After the 1855 World’s Fair, Rivart is frequently requested for important orders.
Thus, two years later, in 1857, Tahan delivered a table adorned with porcelain inlays at the Palais des Tuileries.
In 1861, Rivart made a table for the Earl Charles André de Manneville, now kept at the Cité de la Céramique de Sèvres, and the year later he contributed at the layout of the French Imperial Commission for the 1862 World’s Fair.
At this date, Rivart exported 50 % of his production, mostly thanks to his successes at the World’s Fairs.
In particular, he delivered his marquetry to Frédéric Roux, a Parisian woodmaker which was familiar of the American market for having worked in New York.



Julien-Nicolas Rivart died on February the 17th, 1867, letting his marble panels inlayed with porcelain for the coming World’s Fair unfinished.
Frédéric Roux presented them for him, but his absence was noticed.
Auguste Luchet, a writer for his generation, took note of this disparition and predicted : « No one will ever do what he has done ».

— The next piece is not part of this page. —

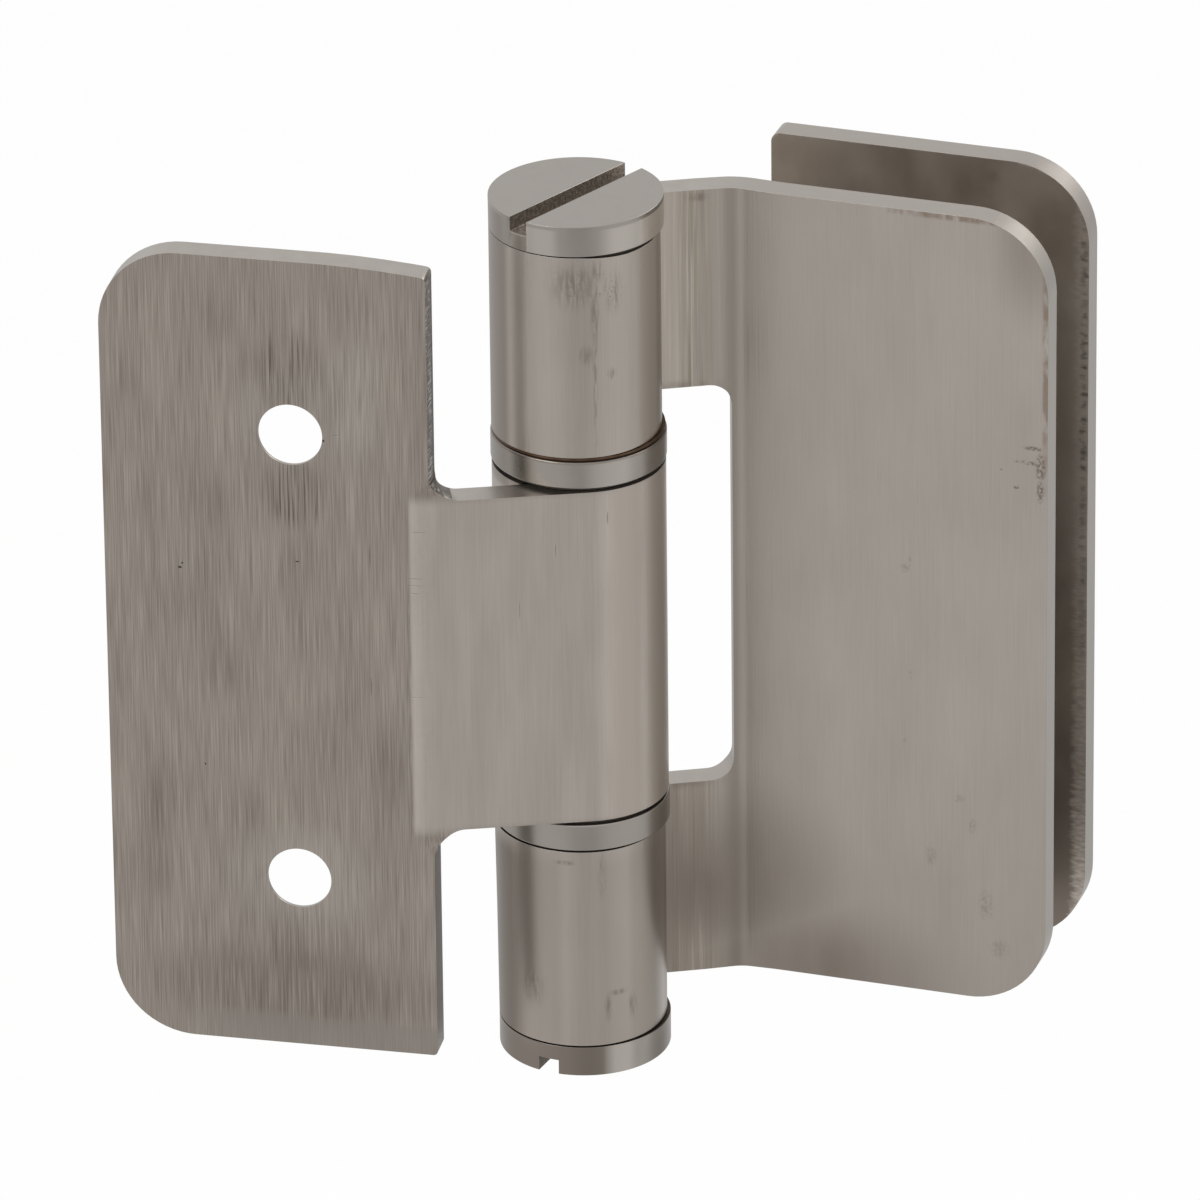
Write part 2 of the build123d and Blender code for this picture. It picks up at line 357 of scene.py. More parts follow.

The World’s Fair, establishing a « recap of the century », does not forget the favour Rivart’s inlayed porcelain had won under the Second Empire, by displaying one of his tables in the Napoléon III Salon.

Unfortunately, the delicacy of Rivart’s work in inlaying porcelain did not find a heir in the next years nor in the next century. The inlayed furniture with porcelain marquetry remain nowadays rare pieces, witnesses of the incredible inventivity of the second half of the 19th century.